United States spot Bitcoin exchange-traded funds (ETFs) recorded a $239.9 million net inflow on Thursday, ending a six-day slump of outflows draining almost $1.4 billion from the market.
According to data from Farside Investors, the reversal came after a turbulent week of profit-taking driven by macroeconomic uncertainty, which led to redemptions across the largest institutional Bitcoin (BTC) investment vehicles.
The rebound was led by asset manager BlackRock, which added $112.4 million to its iShares Bitcoin Trust (IBIT), followed by Fidelity’s Wise Origin Bitcoin Fund (FBTC) with $61.6 million. The ARK 21Shares Bitcoin ETF (ARKB) reported $60.4 million, while Grayscale's GBTC, which had experienced consistent outflows since mid-October, showed no change.
In total, the six-day sell-off marked one of the steepest pullbacks since the ETFs started trading in January.
How Ether and Solana ETFs performed
Similar to spot Bitcoin ETFs, the exchange-traded products tracking Ether (ETH) also saw a six-day outflow streak on a smaller scale.
According to SoSoValue, spot ETH ETFs had a six-day sell-off, resulting in about $837 million being withdrawn from the ETH-based crypto investment products. This was finally reversed on Thursday, when spot Ether ETFs saw small gains of $12.51 million.

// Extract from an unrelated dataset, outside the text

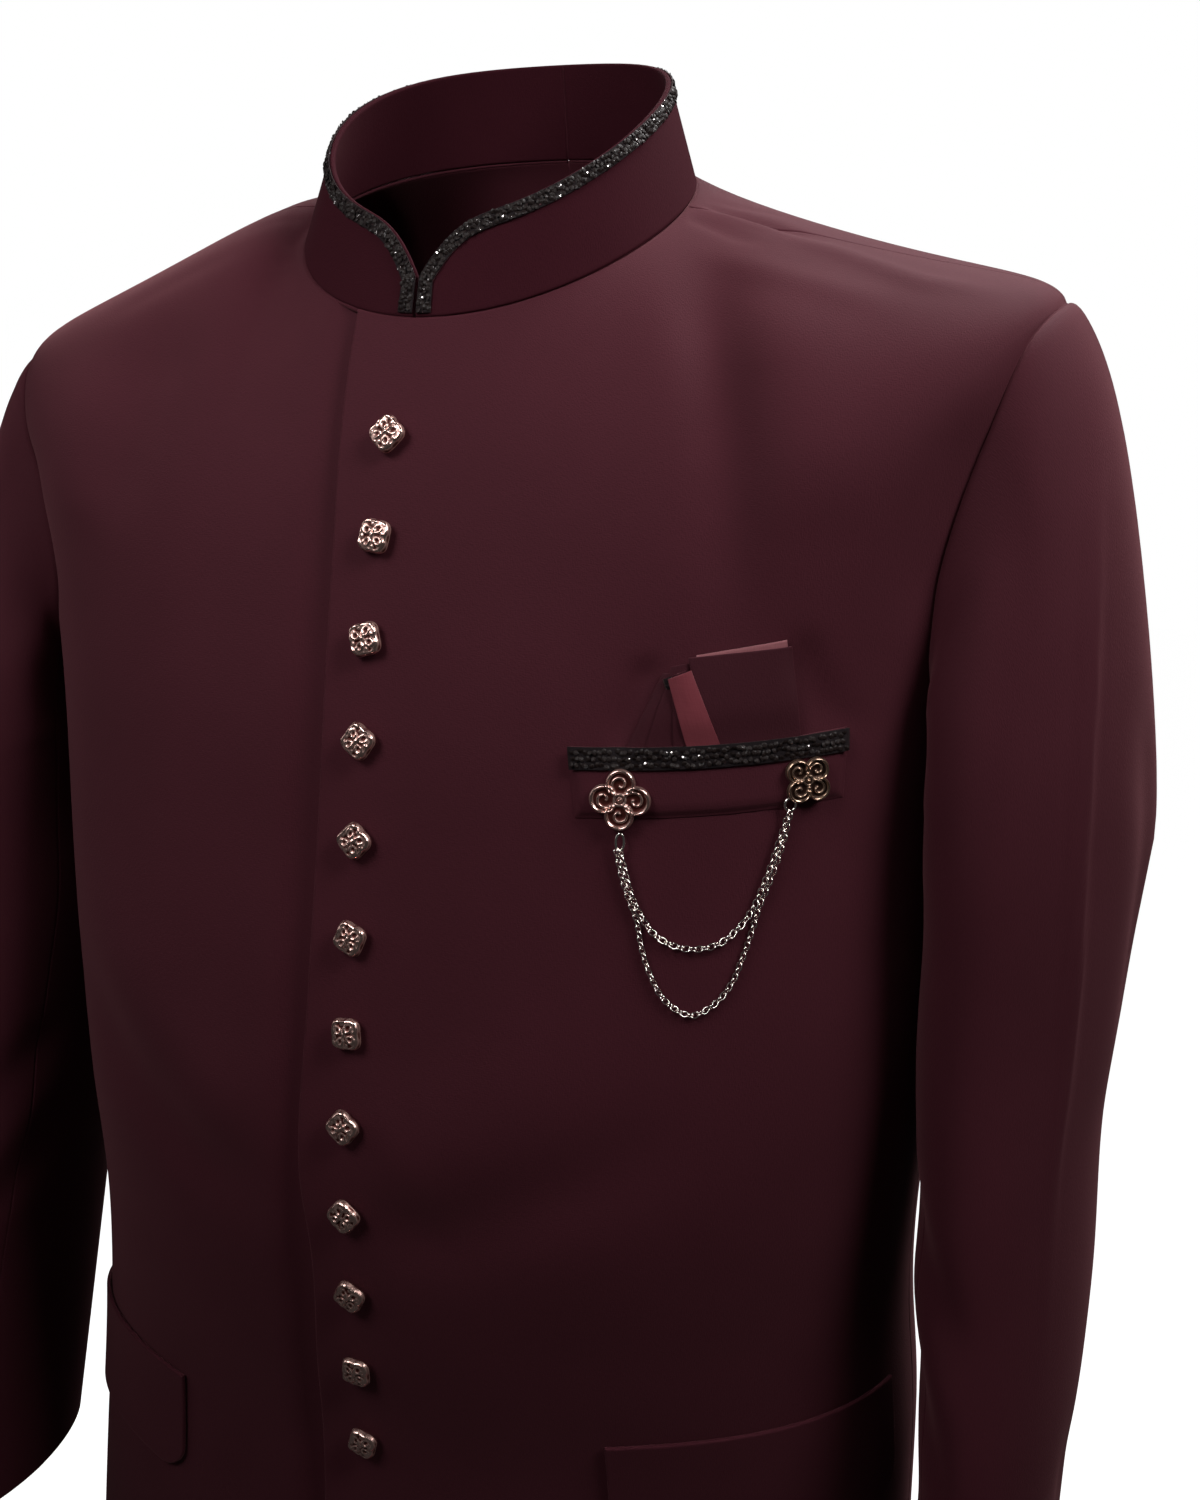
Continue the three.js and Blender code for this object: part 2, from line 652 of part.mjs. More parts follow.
function lobedRadius(turn) {
  return BUTTON_RADIUS * (1 + BUTTON_LOBE * Math.cos(4 * (turn - Math.PI / 2)));
}

function buttonGeometry() {
  const positions = [0, 0, BUTTON_PROFILE[0].h];
  for (const ring of BUTTON_PROFILE) {
    for (let k = 0; k < BUTTON_SIDES; k += 1) {
      const turn = (2 * Math.PI * k) / BUTTON_SIDES;
      const radius = lobedRadius(turn) * ring.r;
      positions.push(radius * Math.cos(turn), radius * Math.sin(turn), ring.h);
    }
  }
  positions.push(0, 0, BUTTON_TOP);
  const at = (ring, k) => 1 + ring * BUTTON_SIDES + (k % BUTTON_SIDES);
  const top = 1 + BUTTON_PROFILE.length * BUTTON_SIDES;
  const index = [];
  for (let k = 0; k < BUTTON_SIDES; k += 1) {
    index.push(0, at(0, k + 1), at(0, k));
    for (let ring = 0; ring < BUTTON_PROFILE.length - 1; ring += 1) {
      index.push(at(ring, k), at(ring, k + 1), at(ring + 1, k + 1));
      index.push(at(ring, k), at(ring + 1, k + 1), at(ring + 1, k));
    }
    index.push(at(BUTTON_PROFILE.length - 1, k), at(BUTTON_PROFILE.length - 1, k + 1), top);
  }
  const geometry = new THREE.BufferGeometry();
  geometry.setAttribute("position", new THREE.Float32BufferAttribute(positions, 3));
  geometry.setIndex(index);
  geometry.computeVertexNormals();
  return geometry;
}

// Heights of the buttons, an even distance apart along the centre front
function buttonHeights() {
  const heights = [FIRST_BUTTON_Z];
  while (heights.length < BUTTON_COUNT) {
    const here = heights.at(-1);
    const a = frontSample(1, BUTTON_X, here).point;
    const b = frontSample(1, BUTTON_X, here - BUTTON_PITCH).point;
    heights.push(here - (BUTTON_PITCH * BUTTON_PITCH) / a.distanceTo(b));
  }
  return heights;
}

// Brooches, rings and chains

// Outline of four round lobes: arcs that meet on the diagonals
function quatrefoil({ lobe, reach }) {
  const shape = new THREE.Shape();
  const corner = reach / Math.SQRT2 + Math.sqrt(lobe ** 2 - reach ** 2 / 2);
  const half = Math.atan2(corner, corner - reach * Math.SQRT2);
  for (let k = 0; k < 4; k += 1) {
    const turn = (Math.PI / 2) * k;
    shape.absarc(reach * Math.cos(turn), reach * Math.sin(turn), lobe, turn - half, turn + half, false);
  }
  return shape;
}

function broochGeometry(brooch) {
  const plate = new THREE.ExtrudeGeometry(quatrefoil(brooch), {
    depth: BROOCH_PLATE,
    bevelThickness: BROOCH_BEVEL,
    bevelSize: BROOCH_BEVEL,
    bevelSegments: 1,
    curveSegments: 5,
  });
  return plate.translate(0, 0, BROOCH_BEVEL);
}

// Route of a chain between the two rings: a hanging curve laid on the chest
function chainCurve({ radius, sag, apart }) {
  const drop = RING.radius + RING.wire + LAY_GAP + radius;
  const { left, right } = RING_PLACES;
  const points = evenSteps(0, 1, 16).map((share) => {
    const x = THREE.MathUtils.lerp(left.x - apart, right.x + apart, share);
    const z = THREE.MathUtils.lerp(left.z, right.z, share) - drop - sag * 4 * share * (1 - share);
    const { point, normal } = frontSample(1, x, z);
    return point.addScaledVector(normal, radius + LAY_GAP);
  });
  return new THREE.CatmullRomCurve3(points);
}

function chainGeometry(chain) {
  const section = new THREE.Shape();
  section.absarc(0, 0, chain.radius, 0, 2 * Math.PI, false);
  return new THREE.ExtrudeGeometry(section, {
    steps: 26,
    extrudePath: chainCurve(chain),
    curveSegments: 3,
    bevelEnabled: false,
  });
}

// Materials

const WINE_CLOTH = new THREE.MeshStandardMaterial({ color: 0x44232b, roughness: 0.8, metalness: 0 });
const BLACK_BEADS = new THREE.MeshStandardMaterial({ color: 0x15100f, roughness: 0.3, metalness: 0.2 });
const WINE_SATIN = new THREE.MeshStandardMaterial({ color: 0x5e2f36, roughness: 0.45, metalness: 0 });
const METAL_BUTTON = new THREE.MeshStandardMaterial({ color: 0x78605a, roughness: 0.35, metalness: 1 });
const METAL_CHAIN = new THREE.MeshStandardMaterial({ color: 0x6a6260, roughness: 0.3, metalness: 1 });

// The jacket

const ORNAMENT_LIFT = LAY_GAP + WELT_WALL + LAY_GAP;
const jacket = new THREE.Group();

function add(name, geometry, material) {
  const mesh = new THREE.Mesh(geometry, material);
  mesh.name = name;
  jacket.add(mesh);
  return mesh;
}

add("front_left", bodyPanel(1, true), WINE_CLOTH);
add("front_right", bodyPanel(-1, true), WINE_CLOTH);
add("back_left", bodyPanel(1, false), WINE_CLOTH);
add("back_right", bodyPanel(-1, false), WINE_CLOTH);

for (const [name, side] of [["left", 1], ["right", -1]]) {
  const { front, back } = SLEEVE_SEAMS;
  add(`sleeve_${name}_top`, sleevePiece(side, front, back), WINE_CLOTH);
  add(`sleeve_${name}_under`, sleevePiece(side, back, front + SLEEVE_STEPS), WINE_CLOTH);
  add(`collar_${name}`, collarHalf(side), WINE_CLOTH);
  add(`collar_trim_${name}`, collarTrim(side), BLACK_BEADS);
  add(`flap_${name}`, hipFlap(side, FLAP_Z[name]), WINE_CLOTH);
}

add("pocket_welt", weltBand(0, WELT.height, LAY_GAP, WELT_WALL), WINE_CLOTH);
add("pocket_trim", weltBand(0, POCKET_TRIM.width, ORNAMENT_LIFT, POCKET_TRIM.wall), BLACK_BEADS);
add("pocket_square", pocketSquare(), WINE_SATIN);

buttonHeights().forEach((z, i) => {
  const name = `button_${String(i + 1).padStart(2, "0")}`;
  standOn(add(name, buttonGeometry(), METAL_BUTTON), BUTTON_X, z, BUTTON_LIFT);
});

for (const end of ["left", "right"]) {
  const brooch = BROOCHES[end];
  standOn(add(`brooch_${end}`, broochGeometry(brooch), METAL_CHAIN), brooch.x, brooch.z, ORNAMENT_LIFT);
  const ring = new THREE.TorusGeometry(RING.radius, RING.wire, 5, 10);
  const { x, z } = RING_PLACES[end];
  standOn(add(`ring_${end}`, ring, METAL_CHAIN), x, z, ORNAMENT_LIFT + BROOCH_BEVEL);
}
for (const chain of CHAINS) add(chain.name, chainGeometry(chain), METAL_CHAIN);

export default jacket;
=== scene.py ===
"""Looks of a bandhgala jacket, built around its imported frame.

The cloth is rebuilt from the part's own curves with close points, thin rounded walls and soft folds.
Shapes are worked out in millimetres and turned into metres when a piece is made.
"""

import math

import bpy
import numpy as np
from mathutils import Matrix, Vector
from mathutils.kdtree import KDTree


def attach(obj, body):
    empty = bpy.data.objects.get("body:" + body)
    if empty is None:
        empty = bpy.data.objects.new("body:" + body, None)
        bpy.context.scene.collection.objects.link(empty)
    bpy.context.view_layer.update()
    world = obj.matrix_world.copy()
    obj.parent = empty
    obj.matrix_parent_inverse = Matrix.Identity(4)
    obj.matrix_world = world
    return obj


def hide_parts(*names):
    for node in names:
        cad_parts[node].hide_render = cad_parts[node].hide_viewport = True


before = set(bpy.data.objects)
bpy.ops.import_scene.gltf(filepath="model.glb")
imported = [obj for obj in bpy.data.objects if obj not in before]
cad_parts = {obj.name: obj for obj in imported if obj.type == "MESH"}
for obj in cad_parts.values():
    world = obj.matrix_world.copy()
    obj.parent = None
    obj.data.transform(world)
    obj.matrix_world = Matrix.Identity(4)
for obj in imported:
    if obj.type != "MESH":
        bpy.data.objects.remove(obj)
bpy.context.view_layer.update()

MM = 0.001

# Camera: where the photograph was taken from

CAMERA_PLACE = (281.3, -593.7, -85.5)
CAMERA_AZIMUTH, CAMERA_PITCH, CAMERA_ROLL = (math.radians(a) for a in (21.1, 13.9, 1.68))
CAMERA_LENS = 36


def make_camera():
    """The camera at the photograph's place, which looks the photograph's way."""
    ahead = Vector((
        -math.sin(CAMERA_AZIMUTH) * math.cos(CAMERA_PITCH),
        math.cos(CAMERA_AZIMUTH) * math.cos(CAMERA_PITCH),
        -math.sin(CAMERA_PITCH),
    ))
    level = Vector((math.cos(CAMERA_AZIMUTH), math.sin(CAMERA_AZIMUTH), 0))
    rise = level.cross(ahead)
    right = math.cos(CAMERA_ROLL) * level + math.sin(CAMERA_ROLL) * rise
    up = math.cos(CAMERA_ROLL) * rise - math.sin(CAMERA_ROLL) * level
    data = bpy.data.cameras.new("camera")
    data.lens = data.sensor_width = CAMERA_LENS
    data.clip_start, data.clip_end = 0.01, 30
    camera = bpy.data.objects.new("camera", data)
    turn = Matrix((right, up, -ahead)).transposed().to_4x4()
    camera.matrix_world = Matrix.Translation(Vector(CAMERA_PLACE) * MM) @ turn
    bpy.context.scene.collection.objects.link(camera)
    bpy.context.scene.camera = camera


make_camera()

# Sizes that the part's source states

CLOTH = 2.0
COLLAR_WALL = 2.4
SEAM_GAP = 0.3
LAY_GAP = 0.3
HEM_Z = -750
CHEST_Z = -245
BODY_CENTRE_Y = 8


def table(names, *rows):
    return {name: np.array(column, float) for name, column in zip(names, zip(*rows))}


# Rings of the body: half width, places of the front and back, and how square the ring is
BODY_SECTIONS = table(
    ("z", "half_width", "front", "back", "square"),
    (-750, 222, -118, 132, 2.3),
    (-620, 212, -113, 124, 2.3),
    (-540, 204, -112, 116, 2.3),
    (-470, 196, -120, 111, 2.35),
    (-400, 197, -126, 113, 2.45),
    (-330, 202, -121, 118, 2.5),
    (-245, 206, -113, 122, 2.5),
)
# From the chest to the neck: slopes at both ends, and how they change round the body
SLOPE_STEP = 10.0
YOKE_NECK = {"front": 62, "side": 650, "back": 60}
YOKE_CHEST = {"front": 180, "side": 790, "back": 170}
YOKE_FALL = {"front": 2.7, "side": 0.27, "back": 1.3}
SIDE_POWER = 3.0
FALL_POWER = 2.4
NECK_RISE = {"height": 1.5, "at": 0.06}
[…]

Spot Solana (SOL) ETFs have performed well since their launch on Oct. 28. SoSoValue data shows that SOL-based products have seen $322 million in inflows since their launch and haven’t had a day of net outflows.
Related: Bitcoin bulls retreat as spot BTC ETF outflows deepen and macro fears grow
ETFs are key driver for liquidity in crypto
On Thursday, crypto market maker Wintermute assigned ETFs as one of the three key pillars of liquidity for the crypto sector.
In a blog post, Wintermute said that liquidity remains the key driving force behind every crypto cycle, arguing that it has a greater impact than technological developments.
Wintermute said that stablecoins, ETFs and digital asset treasuries were the three major pillars for crypto liquidity, and pointed out that liquidity inflows in all three sectors have reached a plateau.
A recent survey from brokerage giant Schwab Asset Management revealed that 52% of respondents plan to invest in ETFs, while 45% expressed interest in crypto-linked ETFs.